Accomplished pilot who had a big dream

  • PTI
  • May 7, 2025
  • 2 min read

New Delhi: Wing Commander Vyomika Singh, who briefed the media on Wednesday alongside Foreign Secretary Vikram Misri and Colonel Sofiya Qureshi on India's 'Operation Sindoor', is an accomplished helicopter pilot who has flown a variety of aircraft and taken part in rescue operations in extreme conditions to evacuate civilians.


At the briefing, the two women officers -- Vyomika Singh and Sofiya Qureshi -- sat on the dais flanked by Misri, who delivered the opening statement from the government on 'Operation Sindoor'.


The two officers then shared details about the sites hit by the Indian forces.


Vyomika, who's married to an Indian Air Force (IAF) pilot, had shared how her name, perhaps, carried her destiny to become a pilot during a panel discussion hosted by a private channel in 2023.


"I was in Class-6 when the Eureka moment happened - I realised that I wanted to be a pilot and own the sky. We were having a discussion in the class on the meaning of names. Somebody shouted, ‘You are Vyomika, which means you own the sky'. Since that day, I wanted to be a pilot.

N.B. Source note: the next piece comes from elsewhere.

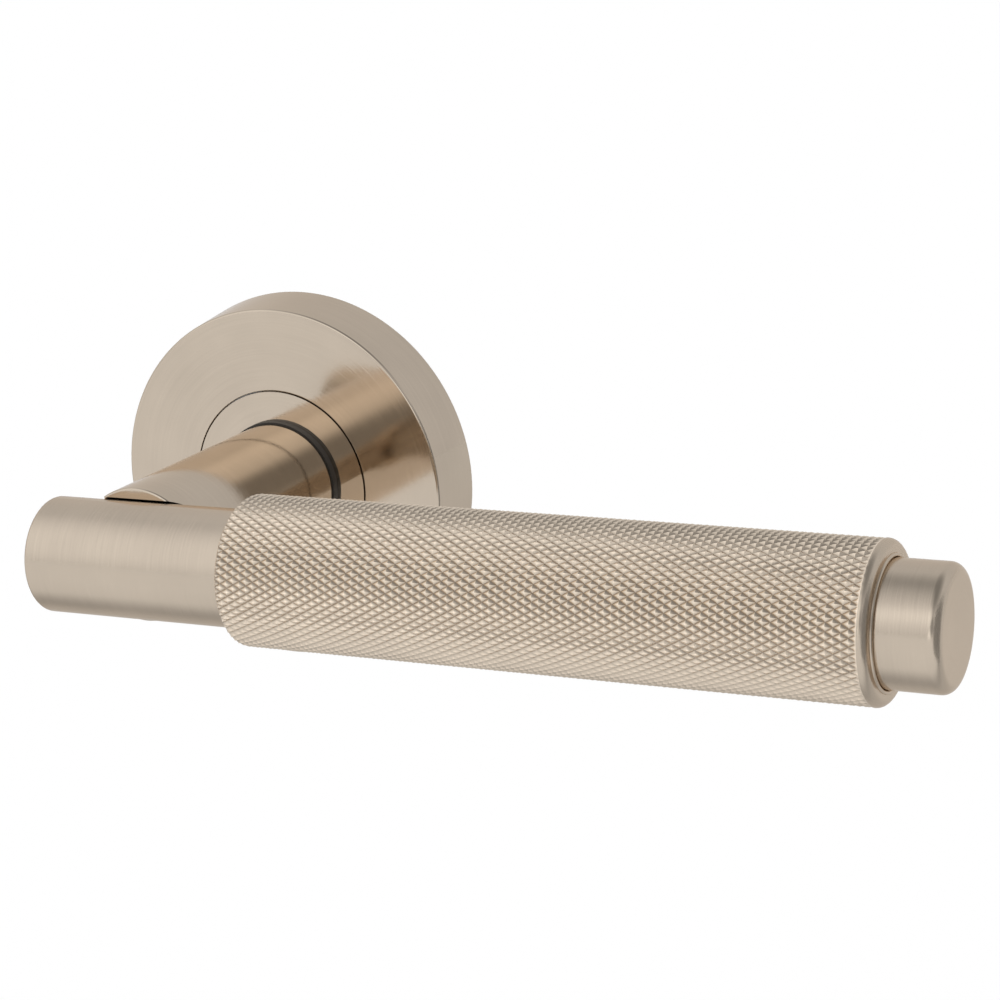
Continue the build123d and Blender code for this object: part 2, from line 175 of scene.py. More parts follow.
# %% Turned brushing group
def make_brushing():
    """The group that turns a point into a tint, a roughness and a height; returns it."""
    tree, given, result = new_group(
        "turned_brushing",
        "ShaderNodeTree",
        [
            ("Point", "NodeSocketVector", None),
            ("Line width", "NodeSocketFloat", 0.25 * mm),
            ("Streak length", "NodeSocketFloat", 1.0),
            ("Base roughness", "NodeSocketFloat", 0.25),
            ("Roughness spread", "NodeSocketFloat", 0.10),
            ("Colour spread", "NodeSocketFloat", 0.16),
            ("Cloud size", "NodeSocketFloat", 9 * mm),
        ],
        [
            ("Tint", "NodeSocketFloat"),
            ("Roughness", "NodeSocketFloat"),
            ("Height", "NodeSocketFloat"),
        ],
    )
    # Across the scratches: the distance from the axis plus the distance along it.
    point = add(tree, "ShaderNodeSeparateXYZ", {0: given["Point"]}).outputs
    x_squared = calc(tree, "POWER", point[0], 2.0)
    y_squared = calc(tree, "POWER", point[1], 2.0)
    ring = calc(tree, "SQRT", calc(tree, "ADD", x_squared, y_squared))
    across = calc(tree, "DIVIDE", calc(tree, "ADD", ring, point[2]), given["Line width"])

    # Along the scratches: the angle, as a cosine and a sine.
    outwards = vector_from(tree, point[0], point[1], 0.0)
    turn = add(tree, "ShaderNodeVectorMath", {0: outwards}, operation="NORMALIZE")
    sides = add(tree, "ShaderNodeSeparateXYZ", {0: turn.outputs[0]}).outputs
    spread = calc(tree, "DIVIDE", 1.0, given["Streak length"])
    along_cosine = calc(tree, "MULTIPLY", sides[0], spread)
    along_sine = calc(tree, "MULTIPLY", sides[1], spread)
    bent = vector_from(tree, across, along_cosine, along_sine)
    lines = add(tree, "ShaderNodeTexNoise", {
        "Vector": bent, "Scale": 1.0, "Detail": 3.0, "Roughness": 0.65,
    })
    height = lines.outputs["Fac"]

    # Broad clouds over the fine lines, as no hand polishes quite evenly.
    cloud_scale = calc(tree, "DIVIDE", 1.0, given["Cloud size"])
    clouds = add(tree, "ShaderNodeTexNoise", {
        "Vector": given["Point"], "Scale": cloud_scale, "Detail": 2.0,
    })
    fine = calc(tree, "SUBTRACT", height, 0.5)
    broad = calc(tree, "SUBTRACT", clouds.outputs["Fac"], 0.5)
    both = calc(tree, "ADD", fine, broad)
    tint = calc(tree, "ADD", 1.0, calc(tree, "MULTIPLY", both, given["Colour spread"]))
    uneven = calc(tree, "MULTIPLY", both, given["Roughness spread"])
    roughness = calc(tree, "ADD", given["Base roughness"], uneven)
    fill(tree, result, {"Tint": tint, "Roughness": roughness, "Height": height})
    return tree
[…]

This was in early 1990s,” Vyomika recalled during the panel discussion.


During the interaction that hailed the spirit of 'Nari Shakti', she also shared her journey into the IAF and how she earned her wings.


From dreaming to be a pilot, to logging over 2,500 flying hours, Vyomika has operated several helicopters across some of the country's most challenging terrains, from the high-altitude sectors in Jammu and Kashmir to the remote areas in the Northeast.


In 2020, she led a rescue operation in Arunachal Pradesh, flying in extreme conditions to evacuate civilians.


“It has been an excellent experience (in the IAF), and I love it,” the IAF officer told the private channel, as she shared what it meant to fly a helicopter in different weather conditions and negotiate it.